Each line from the start of the records through the line containing "wasm.setup();" is to be transcribed exactly, and no other line is to be included.

--- Record extracts ---

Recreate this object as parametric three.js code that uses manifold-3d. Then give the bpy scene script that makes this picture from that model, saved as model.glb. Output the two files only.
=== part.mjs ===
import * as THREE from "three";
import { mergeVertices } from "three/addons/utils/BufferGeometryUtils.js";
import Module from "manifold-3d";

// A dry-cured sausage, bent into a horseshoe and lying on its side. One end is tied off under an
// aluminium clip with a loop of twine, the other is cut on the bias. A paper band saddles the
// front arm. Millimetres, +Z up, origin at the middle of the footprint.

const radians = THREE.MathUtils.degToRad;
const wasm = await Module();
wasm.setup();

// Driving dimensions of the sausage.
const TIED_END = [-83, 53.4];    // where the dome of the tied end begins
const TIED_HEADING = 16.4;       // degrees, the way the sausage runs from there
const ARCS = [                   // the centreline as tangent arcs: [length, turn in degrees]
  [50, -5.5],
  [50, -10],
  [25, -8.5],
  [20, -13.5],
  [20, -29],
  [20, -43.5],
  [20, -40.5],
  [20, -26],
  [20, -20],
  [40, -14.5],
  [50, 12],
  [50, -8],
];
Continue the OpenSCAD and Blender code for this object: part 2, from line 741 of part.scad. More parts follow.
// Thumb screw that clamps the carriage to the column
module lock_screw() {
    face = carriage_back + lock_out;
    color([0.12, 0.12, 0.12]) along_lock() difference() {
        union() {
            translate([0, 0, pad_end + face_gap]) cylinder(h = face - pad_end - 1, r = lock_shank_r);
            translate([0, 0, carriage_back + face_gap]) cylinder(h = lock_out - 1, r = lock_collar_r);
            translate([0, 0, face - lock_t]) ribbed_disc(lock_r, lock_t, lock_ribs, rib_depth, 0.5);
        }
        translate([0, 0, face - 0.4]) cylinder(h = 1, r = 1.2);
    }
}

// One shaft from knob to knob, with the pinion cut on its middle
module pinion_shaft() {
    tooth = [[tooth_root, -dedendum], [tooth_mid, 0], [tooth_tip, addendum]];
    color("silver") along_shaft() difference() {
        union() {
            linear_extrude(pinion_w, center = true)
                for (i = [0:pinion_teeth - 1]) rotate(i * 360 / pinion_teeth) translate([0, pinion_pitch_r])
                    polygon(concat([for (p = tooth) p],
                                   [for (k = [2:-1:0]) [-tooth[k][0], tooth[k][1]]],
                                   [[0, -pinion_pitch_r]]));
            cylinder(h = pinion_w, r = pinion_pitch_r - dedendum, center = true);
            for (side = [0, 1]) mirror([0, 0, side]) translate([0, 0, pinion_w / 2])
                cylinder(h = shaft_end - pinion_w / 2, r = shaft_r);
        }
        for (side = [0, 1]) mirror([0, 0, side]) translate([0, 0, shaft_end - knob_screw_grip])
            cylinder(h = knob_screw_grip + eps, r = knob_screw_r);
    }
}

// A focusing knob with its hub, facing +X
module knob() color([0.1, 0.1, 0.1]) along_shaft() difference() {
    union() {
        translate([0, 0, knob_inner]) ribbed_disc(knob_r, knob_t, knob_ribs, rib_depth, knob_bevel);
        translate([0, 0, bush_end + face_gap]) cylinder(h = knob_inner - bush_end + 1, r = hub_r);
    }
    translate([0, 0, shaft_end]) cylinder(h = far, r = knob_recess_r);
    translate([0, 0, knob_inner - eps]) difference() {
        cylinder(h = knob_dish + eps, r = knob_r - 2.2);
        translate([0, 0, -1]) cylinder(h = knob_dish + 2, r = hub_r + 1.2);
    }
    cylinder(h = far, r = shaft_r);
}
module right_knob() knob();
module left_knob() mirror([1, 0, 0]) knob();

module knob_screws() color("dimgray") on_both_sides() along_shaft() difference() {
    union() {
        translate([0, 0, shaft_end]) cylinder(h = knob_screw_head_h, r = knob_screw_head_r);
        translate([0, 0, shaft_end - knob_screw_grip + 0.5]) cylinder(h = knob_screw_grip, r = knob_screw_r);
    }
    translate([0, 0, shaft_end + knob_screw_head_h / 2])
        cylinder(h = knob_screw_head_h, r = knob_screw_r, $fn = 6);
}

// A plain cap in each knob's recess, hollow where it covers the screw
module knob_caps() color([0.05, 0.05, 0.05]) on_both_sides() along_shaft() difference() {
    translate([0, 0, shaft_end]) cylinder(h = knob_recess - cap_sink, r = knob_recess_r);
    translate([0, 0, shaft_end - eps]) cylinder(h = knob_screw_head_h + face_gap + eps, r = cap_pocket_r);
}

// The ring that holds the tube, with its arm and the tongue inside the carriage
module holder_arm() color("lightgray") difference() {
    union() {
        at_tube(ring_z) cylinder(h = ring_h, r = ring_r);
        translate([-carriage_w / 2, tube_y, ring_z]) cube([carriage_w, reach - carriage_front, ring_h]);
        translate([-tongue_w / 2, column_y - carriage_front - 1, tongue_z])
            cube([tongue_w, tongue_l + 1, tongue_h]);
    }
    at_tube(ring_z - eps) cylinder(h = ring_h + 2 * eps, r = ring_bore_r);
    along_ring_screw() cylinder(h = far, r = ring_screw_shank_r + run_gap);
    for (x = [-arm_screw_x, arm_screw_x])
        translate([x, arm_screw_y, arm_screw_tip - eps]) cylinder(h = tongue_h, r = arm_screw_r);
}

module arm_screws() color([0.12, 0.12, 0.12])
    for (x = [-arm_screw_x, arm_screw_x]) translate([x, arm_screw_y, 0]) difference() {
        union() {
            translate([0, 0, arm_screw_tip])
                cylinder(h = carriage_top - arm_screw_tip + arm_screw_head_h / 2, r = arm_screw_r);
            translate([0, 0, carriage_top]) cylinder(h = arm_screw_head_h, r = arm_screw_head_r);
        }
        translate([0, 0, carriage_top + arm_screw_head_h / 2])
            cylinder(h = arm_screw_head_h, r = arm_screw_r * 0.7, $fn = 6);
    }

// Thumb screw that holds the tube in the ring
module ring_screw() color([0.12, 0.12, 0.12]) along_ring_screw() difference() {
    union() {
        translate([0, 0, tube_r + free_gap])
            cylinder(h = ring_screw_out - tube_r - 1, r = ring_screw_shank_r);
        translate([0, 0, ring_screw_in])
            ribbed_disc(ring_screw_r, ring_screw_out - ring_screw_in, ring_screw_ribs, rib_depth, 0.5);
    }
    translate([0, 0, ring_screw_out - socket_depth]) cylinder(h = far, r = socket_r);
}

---

*Result of this task:*
Recreate this object as parametric three.js code that uses manifold-3d. Then give the bpy scene script that makes this picture from that model, saved as model.glb. Output the two files only.
=== part.mjs ===
import * as THREE from "three";
import { mergeVertices } from "three/addons/utils/BufferGeometryUtils.js";
import Module from "manifold-3d";

// A dry-cured sausage, bent into a horseshoe and lying on its side. One end is tied off under an
// aluminium clip with a loop of twine, the other is cut on the bias. A paper band saddles the
// front arm. Millimetres, +Z up, origin at the middle of the footprint.

const radians = THREE.MathUtils.degToRad;
const wasm = await Module();
wasm.setup();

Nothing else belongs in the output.